6. Card Companies Should Fairly Credit and Allocate Payments.
  • Directs card companies to fairly allocate payments on balances at different interest rates. Many card companies currently require cardholders to pay off a lower interest rate balance first.
7. Card Companies Should Not Impose Excessive Fees on Cardholders
  • Limits the amount of "over-the-limit" fees card companies are allowed to charge to 3. Some card companies currently charge limitless fees for going over credit limits.
8. Card Companies Should Not Give Subprime Credit Cards to People Who Can't Afford Them.
  • Requires that all fees for subprime cards, whose total fixed fees over a year exceed 25 percent of the credit limit, be paid up front before the card is issued.
9. Congress Should Provide Better Oversight of the Credit Card Industry.
  • Improves existing data collection on industry profits, as well as card fees and rates; requires this information to be presented to Congress every year.
Payback For A decade Of Greed

The pendulum has reversed. This is just the initial stages of reversal. The proposals are what they are and they do not have to make sense. Many won't. However, consumers are fed up and a Congress far more sympathetic to consumers' desires is going to be elected.

And as disgusting as two-cycle billing is, I would not legislate against it. There is a choice. Consumers do not have to choose Discover Card or any other 2-cycle lender.
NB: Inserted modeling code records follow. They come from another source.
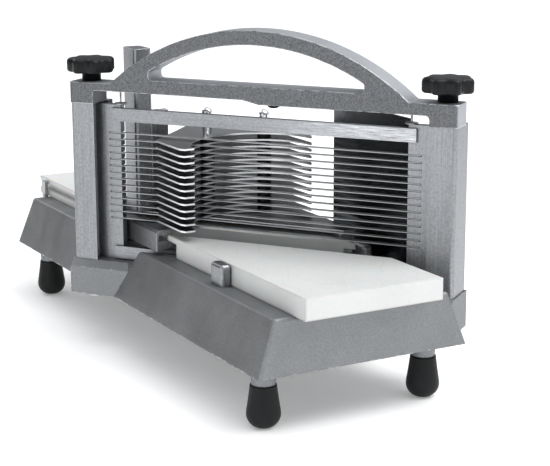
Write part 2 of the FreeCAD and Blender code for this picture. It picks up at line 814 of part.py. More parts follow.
def board_lugs():
    """Blocks on the rim that keep the front board from sliding sideways."""
    lugs = []
    for side, sign in SIDES:
        body = side_box(side + "_lug_body", sign, "board_width / 2 + slide_gap",
                        "board_width / 2 + slide_gap + lug_wide", "-lug_along", "deck_top",
                        "lug_long", "lug_tall")
        lugs.append(round_edges(side + "_lug", body, value("lug_round"),
                                lambda edge: edge.BoundBox.ZMax > value("deck_top") + 1))
    return subpart(in_base(compound("lugs", lugs)), "board_lugs")


def rear_stops():
    """Pins on the rim that stop the pusher's feet at the end of the stroke."""
    pins = [side_cylinder(side + "_stop", sign, "board_width / 2 + stop_gap + stop_radius",
                          "foot_rear + back_travel + stop_radius + slide_gap", "deck_top",
                          "stop_radius", "stop_tall") for side, sign in SIDES]
    return subpart(in_base(compound("stops", pins)), "rear_stop_pins")


# ---------------------------------------------------------------- pusher

def pusher_foot(side, sign):
    """Channel that runs along the board's edge and grips its lip."""
    inner = "board_width / 2 - foot_hold"
    outer = inner + " + foot_wide"
    slot_in = outer + " - foot_skin"
    flip = "" if sign > 0 else "-"
    corners = [
        (outer, "lip_low - foot_drop"), (outer, "foot_top - 2"), (outer + " - 2", "foot_top"),
        (inner, "foot_top"), (inner, "board_high + slide_gap"), (slot_in, "board_high + slide_gap"),
        (slot_in, "lip_low - slide_gap"), (inner, "lip_low - slide_gap"),
        (inner, "lip_low - edge_groove_tall + slide_gap + 0.5")]
    points = [("%s(%s)" % (flip, x), z) for x, z in corners]
    start = "foot_front" if sign < 0 else "foot_front_right"
    foot = prism(side + "_foot_body", points, "foot_rear - (%s)" % start)
    foot.Placement = FreeCAD.Placement(FreeCAD.Vector(), FreeCAD.Rotation(FreeCAD.Vector(1, 0, 0), 90))
    bind_place(foot, "0", "foot_rear", "0")
    screws = compound(side + "_foot_holes", foot_screw_rods(side + "_foot_hole_", side, sign))
    return subpart(in_base(cut(side + "_foot_cut", foot, screws)), side + "_guide_foot")


def foot_screw_spots(side, sign):
    """Where the screws go down through the base plate into a foot."""
    x = "foot_screw_x" if sign > 0 else "-foot_screw_x"
    rows = {"left": ("foot_rear - 8", "foot_rear - 24"), "right": ("foot_rear - 8", "foot_rear - 100")}
    return [(x, y) for y in rows[side]]


def foot_screw_rods(prefix, side, sign):
    return [cylinder(prefix + str(i), x, y, "foot_top - foot_screw_bite", "screw_radius",
                     "foot_screw_bite + base_plate_thick")
            for i, (x, y) in enumerate(foot_screw_spots(side, sign))]


def foot_screws():
    screws = []
    for side, sign in SIDES:
        rods = foot_screw_rods(side + "_foot_shank_", side, sign)
        for i, (x, y) in enumerate(foot_screw_spots(side, sign)):
            head = cylinder("%s_foot_head_%d" % (side, i), x, y, "foot_top + base_plate_thick",
                            "screw_head", "screw_head_tall")
            screws.append(join("%s_foot_screw_%d" % (side, i), [rods[i], head]))
    return subpart(in_base(compound("foot_screw_set", screws)), "foot_screws")


RODS = (("left", "left_rod_x", "left_rod_y"), ("right", "right_rod_x", "right_rod_y"))


def rod_holes(prefix):
    return [cylinder(prefix + name, x, y, "0", "rod_radius", "2 * ear_top") for name, x, y in RODS]


def pusher_base():
    """Flat plate across the two feet, cut back along the frame."""
    reach = "board_width / 2 - foot_hold + foot_wide"
    slab = prism("pusher_base_slab", [
        ("-(%s)" % reach, "foot_rear"),
        ("-(%s)" % reach, slant_y("-(%s)" % reach, "base_plate_gap")),
        ("(base_plate_gap - foot_front_right * slant_cos) / slant_sin", "foot_front_right"),
        (reach, "foot_front_right"),
        (reach, "foot_rear")], "base_plate_thick", "foot_top")
    screws = foot_screw_rods("base_hole_left_", "left", -1) + foot_screw_rods("base_hole_right_", "right", 1)
    tools = compound("pusher_base_tools", rod_holes("base_rod_hole_") + screws)
    return subpart(in_base(cut("pusher_base_cut", slab, tools)), "pusher_base_plate")


def plate_low(index):
    return "blade_first + (%d + 0.5) * blade_pitch - plate_thick / 2" % index


def pusher_plate(index):
    """One plate that passes between two blades, hollowed to a round cradle."""
    prefix = "pusher_plate_%02d" % (index + 1)
    slab = prism(prefix + "_slab", [
        ("-plate_reach + plate_corner / 2", "plate_tip"), ("plate_reach - plate_corner / 2", "plate_tip"),
        ("plate_reach", "plate_tip + plate_corner"), ("plate_reach", "plate_shoulder"),
        ("plate_reach + plate_shoulder - plate_rear", "plate_rear"),
        ("-plate_reach - plate_shoulder + plate_rear", "plate_rear"),
        ("-plate_reach", "plate_shoulder"), ("-plate_reach", "plate_tip + plate_corner")],
        "plate_thick", plate_low(index))
    cradle = cylinder(prefix + "_cradle", "cradle_x", "cradle_at", "0", "cradle_radius", "2 * ear_top")
    tools = compound(prefix + "_tools", [cradle] + rod_holes(prefix + "_rod_"))
    return subpart(in_base(cut(prefix + "_cut", slab, tools)), prefix)


def spacers():
    """Black washers that keep the plates one blade pitch apart."""
    rings = []
    for name, x, y in RODS:
        for i in range(int(value("blade_count")) - 1):
            low = "foot_top + base_plate_thick" if i == 0 else plate_low(i - 1) + " + plate_thick"
            prefix = "spacer_%s_%02d" % (name, i)
            ring = cylinder(prefix + "_ring", x, y, low, "spacer_radius",
                            "%s - (%s)" % (plate_low(i), low))
            hole = cylinder(prefix + "_hole", x, y, "0", "rod_radius", "2 * ear_top")
            rings.append(cut(prefix, ring, hole))
    return subpart(in_base(compound("spacer_rings", rings)), "plate_spacers")


def top_plate_high():
    return plate_low(int(value("blade_count")) - 2) + " + plate_thick"


def nut_low(name):
    return top_plate_high() + " + %s_ferrule_tall" % name


def tie_rods():
    rods = [cylinder(name + "_rod", x, y, "foot_top", "rod_radius",
                     "%s + nut_bore - foot_top" % nut_low(name)) for name, x, y in RODS]
    return subpart(in_base(compound("rods", rods)), "tie_rods")


def ferrules():
    """Tapered collars between the top plate and the cap nuts."""
    collars = []
    for name, x, y in RODS:
        body = cone(name + "_ferrule_body", x, y, top_plate_high(), "rod_radius + ferrule_low_wall",
                    "rod_radius + ferrule_high_wall", name + "_ferrule_tall")
        hole = cylinder(name + "_ferrule_hole", x, y, "0", "rod_radius", "2 * ear_top")
        collars.append(cut(name + "_ferrule", body, hole))
    return subpart(in_base(compound("ferrule_set", collars)), "rod_ferrules")


def cap_nuts():
    nuts = []
    for name, x, y in RODS:
        low = nut_low(name)
        skirt = cylinder(name + "_nut_skirt", x, y, low, "nut_radius", "nut_skirt")
        dome = doc.addObject("Part::Sphere", name + "_nut_dome")
        bind(dome, "Radius", "nut_radius")
        bind_place(dome, x, y, low + " + nut_skirt")
        ball = join(name + "_nut_ball", [skirt, dome])
        keep = cylinder(name + "_nut_keep", x, y, low, "nut_radius + past", "2 * nut_radius")
        hole = cylinder(name + "_nut_hole", x, y, "0", "rod_radius", low + " + nut_bore")
        nuts.append(cut(name + "_nut", common(name + "_nut_trim", ball, keep), hole))
    return subpart(in_base(compound("nut_set", nuts)), "cap_nuts")


def pusher_grip():
    """Upright grip post with the web that stands beside the plates."""
    low = "foot_top + base_plate_thick"
    column = box("grip_column", "grip_x", "grip_y", low, "grip_wide", "grip_deep",
                 "grip_top - (%s)" % low)
    rounded = round_edges("grip_round", column, value("grip_corner"), upright)
    web = box("grip_web", "grip_x + past", "grip_y + web_back", low, "web_wide - past", "web_deep",
              "web_top - (%s)" % low)
    return subpart(in_base(join("grip_joined", [rounded, web])), "pusher_grip")


def side_guard():
    """Upright sheet beside the pusher's path, on a flange screwed to the rim."""
    front = slant_y("guard_x", "guard_gap")
    sheet_metal = box("guard_sheet", "guard_x", front, "deck_top", "guard_thick",
                      "guard_rear - (%s)" % front, "guard_top - deck_top")
    flange = box("guard_flange", "board_width / 2 + 1", "guard_rear - guard_foot", "deck_top",
                 "guard_x + guard_thick - board_width / 2 - 1", "guard_foot", "guard_thick")
    holes = compound("guard_holes", guard_rods("guard_hole_", "guard_thick"))
    return subpart(in_base(cut("guard_cut", join("guard_joined", [sheet_metal, flange]), holes)),
                   "side_guard")


GUARD_SCREW_ROWS = ("guard_rear - guard_screw_in", "guard_rear - guard_foot + guard_screw_in")


def guard_rods(prefix, above):
    return [cylinder(prefix + str(i), "guard_screw_x", y, "deck_top - guard_screw_bite", "screw_radius",
                     "guard_screw_bite + " + above) for i, y in enumerate(GUARD_SCREW_ROWS)]


def guard_fixings():
    screws = []
    for i, rod in enumerate(guard_rods("guard_shank_", "guard_thick")):
        head = cylinder("guard_head_%d" % i, "guard_screw_x", GUARD_SCREW_ROWS[i],
                        "deck_top + guard_thick", "screw_head", "guard_head_tall")
        screws.append(join("guard_screw_%d" % i, [rod, head]))
    return screws


# ---------------------------------------------------------------- build and write

def drill_deck():
    """Holes in the casting for the screws that hold the boards and the guard."""
    casting = subparts.pop()
    rods = screw_rods("deck_hole_", FRONT_SCREWS + REAR_SCREWS) + guard_rods("deck_guard_hole_", "past")
    tools = in_base(compound("deck_holes", rods))
    casting.Label = "base_undrilled"
    return subpart(cut("base_drilled", casting, tools), "base_casting")


def build():
    base_sizes()
    frame_sizes()
    blade_sizes()
    handle_sizes()
    board_sizes()
    pusher_sizes()
    place_sizes()
    doc.recompute()
    base_casting()
    drill_deck()
    rubber_feet()
    for side, sign in SIDES:
        post(side, sign)
        rail(side, sign)
        knob_insert(side, sign)
        knob(side, sign)
        pusher_foot(side, sign)
    post_bolts()
    knob_studs()
    blade_bars()
    bar_screws()
    blade_pins()
    for i in range(int(value("blade_count"))):
        blade(i)
    top_handle()
    hold_down_buttons()
    front_board()
    rear_board()
    deck_screws()
    board_lugs()
    rear_stops()
    pusher_base()
    foot_screws()
    for i in range(int(value("blade_count")) - 1):
        pusher_plate(i)
    spacers()
    tie_rods()
    ferrules()
    cap_nuts()
    pusher_grip()
    side_guard()


def check():
    doc.recompute()
    for obj in doc.Objects:
        if "Invalid" in obj.State or "Error" in obj.State:
            raise RuntimeError("%s failed: %s" % (obj.Name, obj.State))
    for obj in subparts:
        if obj.Shape.isNull() or not obj.Shape.isValid():
            raise RuntimeError("%s has a bad shape" % obj.Label)
        if not obj.Shape.Solids:
            raise RuntimeError("%s has no solid" % obj.Label)


def write():
    os.makedirs("parts", exist_ok=True)
    for obj in subparts:
        obj.Shape.exportStep("parts/%s.step" % obj.Label)
    print(len(subparts), "sub-parts written")


build()
check()
write()
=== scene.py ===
"""Tomato slicer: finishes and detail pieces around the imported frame, laid out as an add-on.

Everything is in metres, in the frame's own place. Run as a script, it builds the whole scene.
"""

import math

import bmesh
import bpy
from bpy.props import FloatProperty, FloatVectorProperty, IntProperty, PointerProperty
from mathutils import Matrix, Vector


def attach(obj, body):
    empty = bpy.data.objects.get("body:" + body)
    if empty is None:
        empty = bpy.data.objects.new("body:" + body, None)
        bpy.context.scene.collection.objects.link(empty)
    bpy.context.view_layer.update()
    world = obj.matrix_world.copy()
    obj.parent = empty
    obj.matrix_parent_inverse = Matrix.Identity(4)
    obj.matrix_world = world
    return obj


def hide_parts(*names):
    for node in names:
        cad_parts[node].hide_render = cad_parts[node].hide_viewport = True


bl_info = {
    "name": "Tomato slicer",
    "version": (1, 0, 0),
    "blender": (4, 5, 0),
    "location": "View3D > Sidebar > Slicer",
    "description": "Builds a horizontal-blade tomato slicer around its packed frame",
    "category": "Add Mesh",
}

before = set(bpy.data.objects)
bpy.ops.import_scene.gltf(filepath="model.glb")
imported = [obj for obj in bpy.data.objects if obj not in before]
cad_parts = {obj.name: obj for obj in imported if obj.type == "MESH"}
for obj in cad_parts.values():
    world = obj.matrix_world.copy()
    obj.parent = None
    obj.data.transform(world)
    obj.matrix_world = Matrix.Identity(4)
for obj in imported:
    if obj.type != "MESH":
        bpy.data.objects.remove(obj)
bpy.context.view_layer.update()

MM = 0.001
# The blade frame stands across the base, turned this far about the vertical at its centre.
FRAME_TURN = math.radians(-53.4)
FRAME_PLACE = Vector((-0.0010035, -0.0711, 0.0))
# The knob studs stand this far from the frame's centre and behind its blades, in millimetres.
STUD_ACROSS = 133.0
STUD_BEHIND = 3.2
# The legs stand at these places along each side of the base, in millimetres.
LEG_X = (-61.0035, 58.9965)
LEG_Y = (-185.0, 176.0)
# Heights of the rails' top and the crossbar's underside, and the buttons' line, in millimetres.
RAIL_TOP = 177.5
BAR_UNDER_LEFT = 187.9
BAR_UNDER_RIGHT = 185.3
BUTTON_BEHIND = 2.0
# Each soft lamp: its name, place, target, width, height and power in watts.
LAMPS = (
    ("key", (0.75, -0.65, 1.25), (0.0, 0.0, 0.08), 0.9, 0.9, 10.5),
    ("front", (0.35, -1.7, 0.45), (0.05, -0.1, 0.08), 0.8, 0.6, 2.0),
    ("left", (-1.5, -0.5, 0.3), (-0.02, -0.05, 0.1), 0.9, 0.7, 3.2),
    ("rear", (-0.5, 1.3, 1.0), (0.0, 0.0, 0.1), 1.0, 0.6, 5.0),
)
SUN_POWER = 1.0
SUN_SOFTNESS = math.radians(60.0)
SUN_TILT = (math.radians(14.0), math.radians(10.0), 0.0)


def linear(code):
    """Turns an sRGB hex colour to linear red, green and blue."""
    parts = [int(code[i : i + 2], 16) / 255 for i in (1, 3, 5)]
    return tuple(c / 12.92 if c <= 0.04045 else ((c + 0.055) / 1.055) ** 2.4 for c in parts)


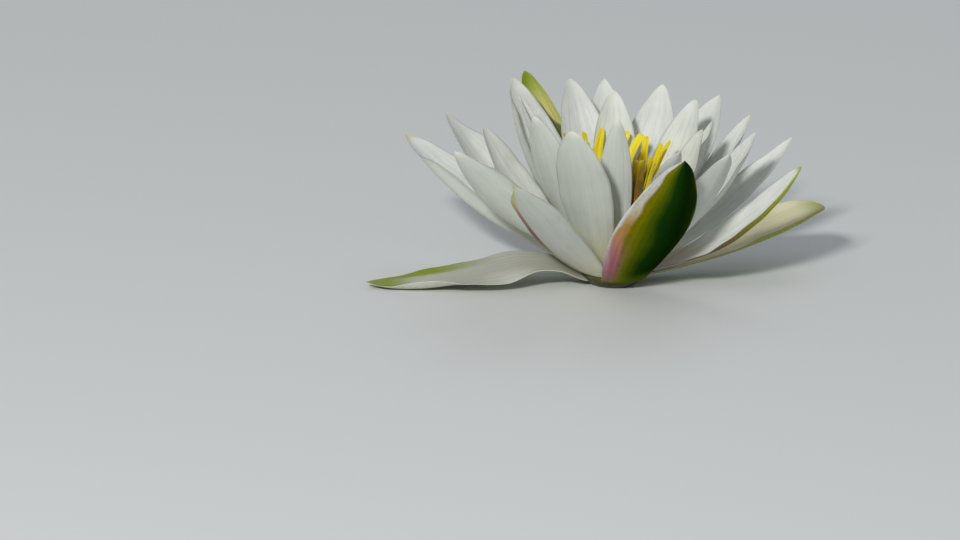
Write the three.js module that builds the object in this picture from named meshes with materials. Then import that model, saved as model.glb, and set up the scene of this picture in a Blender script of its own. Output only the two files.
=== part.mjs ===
// A white water lily flower, picked with its stalk trimmed flush under the flower, so that it stands
// by itself on a table: four sepals, spiral rows of petals, two rings of stamens and the stigma disc,
// all carried on the side and top of one receptacle.
//
// Frame: millimetres, +Z up, origin at the centre of the trimmed face under the receptacle, the table
// at z = 0. Azimuths are degrees anticlockwise from +X, seen from above, so -90 is the front.

import * as THREE from "three";

const DEG = Math.PI / 180;

// ---------------------------------------------------------------------------------------------
// Driving dimensions
// ---------------------------------------------------------------------------------------------

const GAP = 0.3; // clearance between a piece and what carries it

// The receptacle's half profile, [radius, height]: the trimmed stalk, the flare and the ovary.
const RECEPTACLE_PROFILE = [
  [6.2, 0.0],
  [7.3, 0.9],
  [8.35, 2.2],
  [8.5, 4.0],
  [8.6, 6.5],
  [8.3, 9.5],
  [7.6, 12.2],
  [6.7, 14.6],
  [5.0, 16.9],
];
const RECEPTACLE_TOP = 17.3;
const RECEPTACLE_SIDES = 24;

const STIGMA = {
  height: RECEPTACLE_TOP + GAP,
  radius: 5.2,
  rimHeight: 2.9,
  bowlHeight: 1.2,
  knobHeight: 2.4,
  rays: 14,
  rayDepth: 0.09,
};

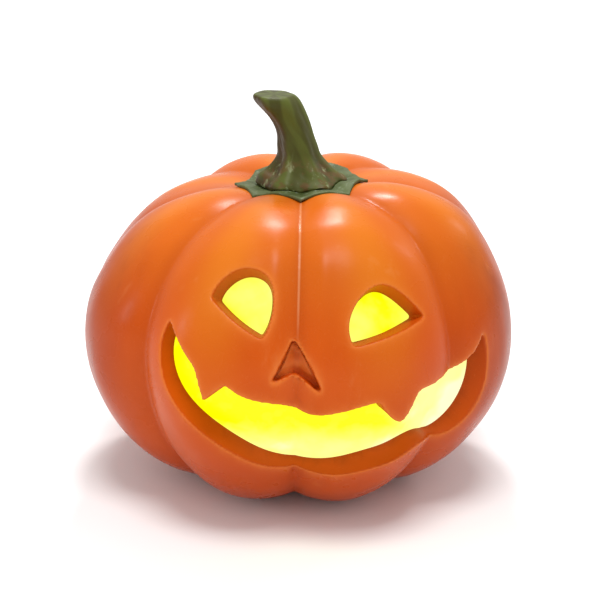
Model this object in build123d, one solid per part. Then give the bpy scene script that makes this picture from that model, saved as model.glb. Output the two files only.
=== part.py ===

But when banks purposely mail out statements at the very last minute (which they do), change terms for little reason (which they do), require receipt by noon even when their normal mail delivery is 2:00PM (which they do), and charge absurd overlimit fees instead of disallowing transactions (which they do), this is what happens. I have no sympathy for the banks when legislation over-reaches in the other direction.

Treat people fairly instead of what you can get away with and this kind of reaction does not happen. For cash strapped banks, such legislation could not come at a worse time. But this is just a start. A reform of bankruptcy reform is bound to happen as well.

Credit card and other reforms are coming. Banks better get used to the idea.